● Supplied material:
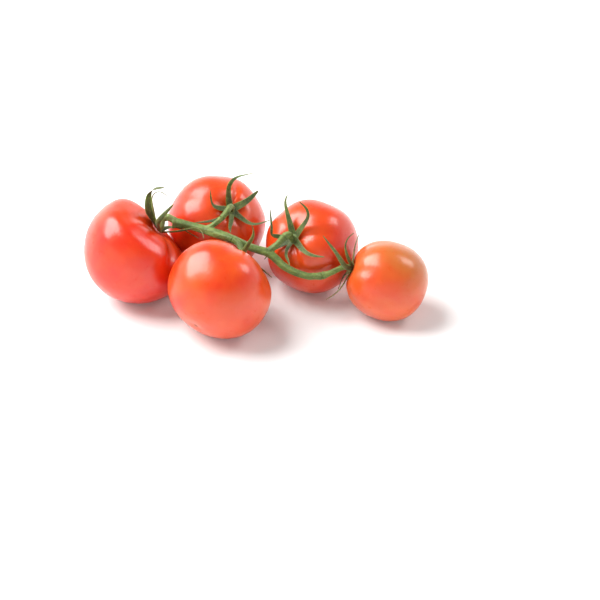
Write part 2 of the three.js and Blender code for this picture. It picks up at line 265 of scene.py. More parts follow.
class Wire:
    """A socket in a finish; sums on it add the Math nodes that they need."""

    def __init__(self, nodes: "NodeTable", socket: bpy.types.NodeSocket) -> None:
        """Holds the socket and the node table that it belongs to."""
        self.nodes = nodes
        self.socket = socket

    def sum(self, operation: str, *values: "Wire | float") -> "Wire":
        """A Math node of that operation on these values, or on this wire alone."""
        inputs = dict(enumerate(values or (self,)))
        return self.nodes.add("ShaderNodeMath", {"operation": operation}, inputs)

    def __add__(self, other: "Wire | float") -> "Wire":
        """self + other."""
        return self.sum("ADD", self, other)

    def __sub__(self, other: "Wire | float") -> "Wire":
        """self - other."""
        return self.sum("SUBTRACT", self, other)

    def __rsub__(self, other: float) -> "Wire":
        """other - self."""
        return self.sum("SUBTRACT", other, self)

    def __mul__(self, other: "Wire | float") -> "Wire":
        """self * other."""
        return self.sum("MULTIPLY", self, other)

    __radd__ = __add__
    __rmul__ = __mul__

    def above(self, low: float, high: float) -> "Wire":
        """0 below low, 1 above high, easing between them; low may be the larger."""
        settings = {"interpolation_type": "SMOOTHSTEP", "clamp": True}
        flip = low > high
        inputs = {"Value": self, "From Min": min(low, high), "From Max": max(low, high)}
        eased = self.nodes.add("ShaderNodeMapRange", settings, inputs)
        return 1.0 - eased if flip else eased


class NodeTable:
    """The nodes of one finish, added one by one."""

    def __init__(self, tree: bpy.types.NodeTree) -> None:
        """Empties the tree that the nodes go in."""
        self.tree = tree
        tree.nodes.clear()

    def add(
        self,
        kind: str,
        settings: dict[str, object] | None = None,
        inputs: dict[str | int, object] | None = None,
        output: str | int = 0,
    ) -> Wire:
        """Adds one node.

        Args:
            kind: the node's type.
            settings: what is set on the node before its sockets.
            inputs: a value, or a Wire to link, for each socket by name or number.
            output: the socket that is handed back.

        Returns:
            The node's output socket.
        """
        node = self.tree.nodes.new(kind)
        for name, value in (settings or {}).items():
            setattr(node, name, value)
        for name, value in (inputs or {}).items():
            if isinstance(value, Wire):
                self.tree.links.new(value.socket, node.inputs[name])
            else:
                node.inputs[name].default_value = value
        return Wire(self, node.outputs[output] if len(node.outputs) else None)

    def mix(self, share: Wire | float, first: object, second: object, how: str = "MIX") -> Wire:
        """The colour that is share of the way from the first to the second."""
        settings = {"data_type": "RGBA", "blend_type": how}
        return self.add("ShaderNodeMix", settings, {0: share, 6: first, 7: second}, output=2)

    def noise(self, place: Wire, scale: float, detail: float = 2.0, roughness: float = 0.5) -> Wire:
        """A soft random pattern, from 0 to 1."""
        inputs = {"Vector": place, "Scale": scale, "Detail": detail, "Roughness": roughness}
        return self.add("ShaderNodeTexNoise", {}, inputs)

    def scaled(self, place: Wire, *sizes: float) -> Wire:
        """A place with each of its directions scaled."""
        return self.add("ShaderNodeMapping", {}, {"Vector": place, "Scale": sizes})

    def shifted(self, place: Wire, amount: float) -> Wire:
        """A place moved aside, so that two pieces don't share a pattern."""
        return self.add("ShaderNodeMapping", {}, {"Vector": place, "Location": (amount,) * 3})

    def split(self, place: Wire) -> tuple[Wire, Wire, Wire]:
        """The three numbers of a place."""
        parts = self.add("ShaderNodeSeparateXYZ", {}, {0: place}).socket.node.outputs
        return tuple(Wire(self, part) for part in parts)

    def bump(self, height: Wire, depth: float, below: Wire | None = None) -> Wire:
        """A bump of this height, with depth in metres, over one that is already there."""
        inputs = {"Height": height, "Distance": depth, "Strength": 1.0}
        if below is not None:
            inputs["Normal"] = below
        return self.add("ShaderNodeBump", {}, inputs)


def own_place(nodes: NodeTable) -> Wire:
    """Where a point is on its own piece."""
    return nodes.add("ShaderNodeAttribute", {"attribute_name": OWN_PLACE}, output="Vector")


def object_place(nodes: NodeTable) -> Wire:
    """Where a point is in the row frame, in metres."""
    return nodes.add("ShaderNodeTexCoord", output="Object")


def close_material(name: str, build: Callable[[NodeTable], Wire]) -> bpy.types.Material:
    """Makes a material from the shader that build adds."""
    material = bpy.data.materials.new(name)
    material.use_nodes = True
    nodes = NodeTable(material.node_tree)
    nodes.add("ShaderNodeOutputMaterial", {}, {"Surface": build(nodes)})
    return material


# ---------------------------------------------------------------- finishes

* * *

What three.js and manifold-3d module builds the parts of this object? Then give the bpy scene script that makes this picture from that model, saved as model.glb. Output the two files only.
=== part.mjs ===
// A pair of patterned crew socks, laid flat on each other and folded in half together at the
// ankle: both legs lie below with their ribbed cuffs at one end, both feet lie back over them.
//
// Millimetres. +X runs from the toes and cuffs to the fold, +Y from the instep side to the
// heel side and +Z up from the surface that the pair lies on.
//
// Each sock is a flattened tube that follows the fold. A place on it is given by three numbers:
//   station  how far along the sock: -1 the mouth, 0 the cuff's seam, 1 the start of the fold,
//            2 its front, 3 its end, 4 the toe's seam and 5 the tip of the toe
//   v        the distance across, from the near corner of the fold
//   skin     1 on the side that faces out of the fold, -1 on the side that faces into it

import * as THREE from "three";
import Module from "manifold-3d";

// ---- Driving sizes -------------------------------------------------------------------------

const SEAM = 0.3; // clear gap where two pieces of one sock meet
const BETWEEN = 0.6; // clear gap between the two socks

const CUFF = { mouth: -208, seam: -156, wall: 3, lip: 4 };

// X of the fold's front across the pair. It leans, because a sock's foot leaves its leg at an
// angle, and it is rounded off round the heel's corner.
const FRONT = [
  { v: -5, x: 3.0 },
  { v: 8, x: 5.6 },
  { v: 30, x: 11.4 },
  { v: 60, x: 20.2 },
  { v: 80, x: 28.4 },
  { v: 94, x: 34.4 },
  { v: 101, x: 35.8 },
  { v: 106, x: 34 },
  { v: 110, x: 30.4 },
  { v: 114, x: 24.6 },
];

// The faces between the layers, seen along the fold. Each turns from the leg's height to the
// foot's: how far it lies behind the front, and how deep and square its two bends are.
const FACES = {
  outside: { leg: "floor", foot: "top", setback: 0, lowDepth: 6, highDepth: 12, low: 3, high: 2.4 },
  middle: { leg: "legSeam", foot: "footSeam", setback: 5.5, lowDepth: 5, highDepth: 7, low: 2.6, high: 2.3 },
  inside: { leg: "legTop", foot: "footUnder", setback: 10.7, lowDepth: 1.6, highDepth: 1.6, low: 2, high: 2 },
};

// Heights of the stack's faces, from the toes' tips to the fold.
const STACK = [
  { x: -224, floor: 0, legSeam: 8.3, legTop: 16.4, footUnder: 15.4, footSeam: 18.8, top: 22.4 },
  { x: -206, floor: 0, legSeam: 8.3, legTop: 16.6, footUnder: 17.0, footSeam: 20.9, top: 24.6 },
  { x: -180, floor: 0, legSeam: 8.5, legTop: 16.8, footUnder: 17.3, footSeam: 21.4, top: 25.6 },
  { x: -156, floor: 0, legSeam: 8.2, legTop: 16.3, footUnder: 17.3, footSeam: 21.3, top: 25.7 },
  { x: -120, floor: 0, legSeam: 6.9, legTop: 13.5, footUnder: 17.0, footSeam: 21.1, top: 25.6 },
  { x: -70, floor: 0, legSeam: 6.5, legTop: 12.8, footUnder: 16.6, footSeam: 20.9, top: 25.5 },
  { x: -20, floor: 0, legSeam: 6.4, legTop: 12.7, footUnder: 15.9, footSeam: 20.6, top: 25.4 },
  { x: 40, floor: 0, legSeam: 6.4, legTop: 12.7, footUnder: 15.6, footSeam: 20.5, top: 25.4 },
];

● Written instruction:
Of the lines above, extract only those from the line with "Write part 2" to the line with "tree.nodes.clear()", both included, exactly as written.

● Exercise result:
Write part 2 of the three.js and Blender code for this picture. It picks up at line 265 of scene.py. More parts follow.
class Wire:
    """A socket in a finish; sums on it add the Math nodes that they need."""

    def __init__(self, nodes: "NodeTable", socket: bpy.types.NodeSocket) -> None:
        """Holds the socket and the node table that it belongs to."""
        self.nodes = nodes
        self.socket = socket

    def sum(self, operation: str, *values: "Wire | float") -> "Wire":
        """A Math node of that operation on these values, or on this wire alone."""
        inputs = dict(enumerate(values or (self,)))
        return self.nodes.add("ShaderNodeMath", {"operation": operation}, inputs)

    def __add__(self, other: "Wire | float") -> "Wire":
        """self + other."""
        return self.sum("ADD", self, other)

    def __sub__(self, other: "Wire | float") -> "Wire":
        """self - other."""
        return self.sum("SUBTRACT", self, other)

    def __rsub__(self, other: float) -> "Wire":
        """other - self."""
        return self.sum("SUBTRACT", other, self)

    def __mul__(self, other: "Wire | float") -> "Wire":
        """self * other."""
        return self.sum("MULTIPLY", self, other)

    __radd__ = __add__
    __rmul__ = __mul__

    def above(self, low: float, high: float) -> "Wire":
        """0 below low, 1 above high, easing between them; low may be the larger."""
        settings = {"interpolation_type": "SMOOTHSTEP", "clamp": True}
        flip = low > high
        inputs = {"Value": self, "From Min": min(low, high), "From Max": max(low, high)}
        eased = self.nodes.add("ShaderNodeMapRange", settings, inputs)
        return 1.0 - eased if flip else eased


class NodeTable:
    """The nodes of one finish, added one by one."""

    def __init__(self, tree: bpy.types.NodeTree) -> None:
        """Empties the tree that the nodes go in."""
        self.tree = tree
        tree.nodes.clear()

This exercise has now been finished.